John's Gospel continues to invite us to dig more deeply into our understanding. Perhaps the most illuminating passages of all are those in which Jesus tells us that it is the Spirit that gives life -- and that the words He speaks are spirit and they are life. How are we to understand this? We see the ones who continue with Him. There is the power of faith, drawn by the Father and drawn by the Spirit -- the same thing reflected in the "hearts that burned" on the road to Emmaus as they listened again to the words of spirit and life in the One whom they thought was a stranger. Faith, as John so cleverly tells us through the ways in which His Gospel is written, will draw us forward into things we don't know and don't completely understand, into the mysteries of God. If it is the Father who draws us to faith in Christ, and the Spirit who gives life in the words of Christ, then all of the Trinity is at work in our faith, and therefore in us -- somewhere in our hearts at depths we can't quite understand. That ties us in with something of which we must always be aware: that in a relationship of love in which our faith is deepened there is always the power of God at work. None of us gets there alone. To be participating in such a relationship of faith is therefore a gift of God, into which we are invited as intimately and as completely as is indicated by Jesus' teaching that He is the bread of life, and that to eat His flesh and drink His blood is to abide in Him.
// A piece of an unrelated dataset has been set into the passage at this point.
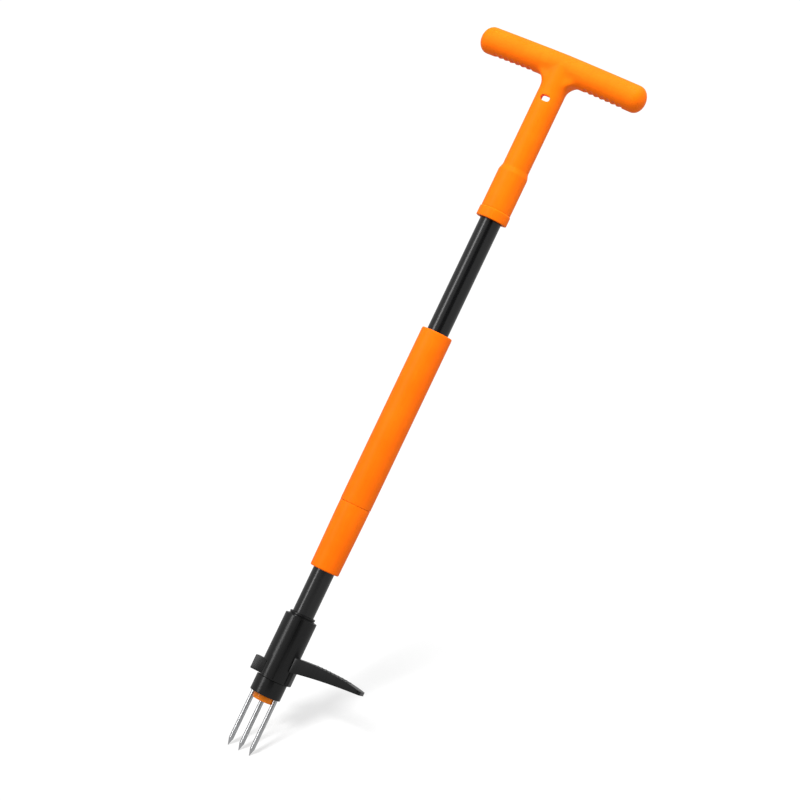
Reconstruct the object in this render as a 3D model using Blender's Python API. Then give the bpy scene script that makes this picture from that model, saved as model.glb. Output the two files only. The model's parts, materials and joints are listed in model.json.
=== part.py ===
"""Stand-up weed puller with three tines, a foot pedal and a sliding ejector sleeve.

Sliding the orange sleeve down the shaft drives a cross pin, a push rod, a yoke and two legs,
which push the ejector plate down the tines and strip the weed off. A spring lifts it again.
The square button on the left of the head is pressed in to free the tine holder.

Frame: the middle tine's tip is at the origin, +Z runs up the shaft, the cross bar and the row
of tines lie along X, and the pedal points along +X. Lengths are in metres.
"""

import math

import bmesh
import bpy
from mathutils import Matrix, Vector

MM = 0.001

# Clearances and mesh fineness
GAP = 0.3 * MM                   # between two pieces that touch or seat
SLIDE_GAP = 0.35 * MM            # round what slides or turns in a small hole
TURN_STEPS = 32                  # facets round a large turned piece
SMALL_STEPS = 16                 # facets round a pin, screw or rod
ARC_STEPS = 4                    # facets in a rounded edge

# Tines and ejector plate
TINE_RADIUS = 3.15 * MM
TINE_SPACING = 15.8 * MM
TINE_CONE = 9.8 * MM             # length of the pointed end
TINE_BARE = 69.1 * MM            # tips to the plate's underside
TINE_SEAT = 19.3 * MM            # depth that a tine goes into the holder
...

We are created by our Creator to be in union with Him. This is the opposite of a disparaging of our flesh and all our worldly lives; in fact, what Jesus is saying is that in the union of Father, Son and Spirit with us in faith then all things may become transfigured into the fullness of life that He promises. Let us remember that gift. May faith (which does not always have all the answers now) enliven and enrich your life, and draw you forward into its gift and promise of greater life in abundance.